I am wondering if there is any way to create indexes based on some type conversion of xpath results. Specifically an integer index, but I can also imagine date, floating points, etc. Even if it is experimental or coming in a future version of postgres... or another database. I already looked at eXistdb which looked far from being production ready.
Some test XML:
<?xml version="1.0"?>
<book>
<isbn>1</isbn>
<title>Goldfinger</title>
<author>Ian Fleming</author>
</book>
I was able to obtain very satisfactory results with a table and index like this.
Table "public.test"
Column | Type | Modifiers | Storage | Stats target | Description
--------+---------+---------------------------------------------------+----------+--------------+-------------
id | integer | not null default nextval('test_id_seq'::regclass) | plain | |
num | integer | | plain | |
data | xml | | extended | |
Indexes:
"test_pkey" PRIMARY KEY, btree (id)
"test_title_index" btree (((xpath('/book/title/text()'::text, data))[1]::text))
for a query such as:
SELECT *
FROM test
WHERE (xpath('/book/title/text()', data))[1]::text = 'Goldfinger';
But there is data in the schemas where a non-text index would make a great deal more sense.

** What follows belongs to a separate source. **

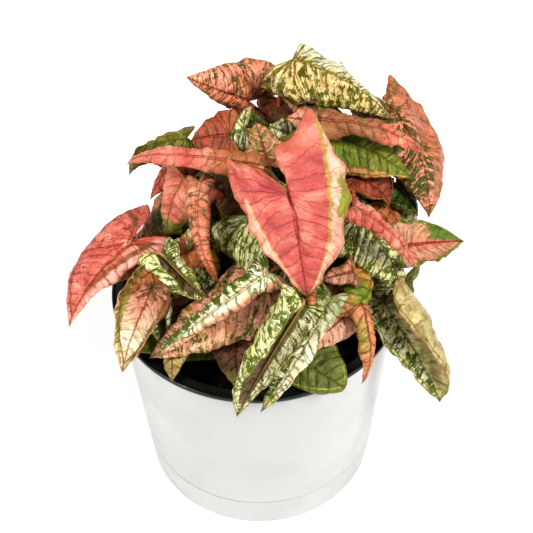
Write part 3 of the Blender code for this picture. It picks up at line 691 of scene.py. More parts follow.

For example (I know this is not valid, but it illustrates the point):
SELECT *
FROM test
WHERE (xpath('/book/isbn/text()', data))[1]::int BETWEEN 5 AND 10;
A little background:
I am experimenting with storing XML documents in postgres as I have an application where the primary data types are already in XML and often need to be retrieved as such. The schemas can be very complex, so splitting them into database columns is extremely time consuming, especially as the schemas evolve. I only mention this because I suspect a logical reaction to my question is going to be "break the data out into native columns".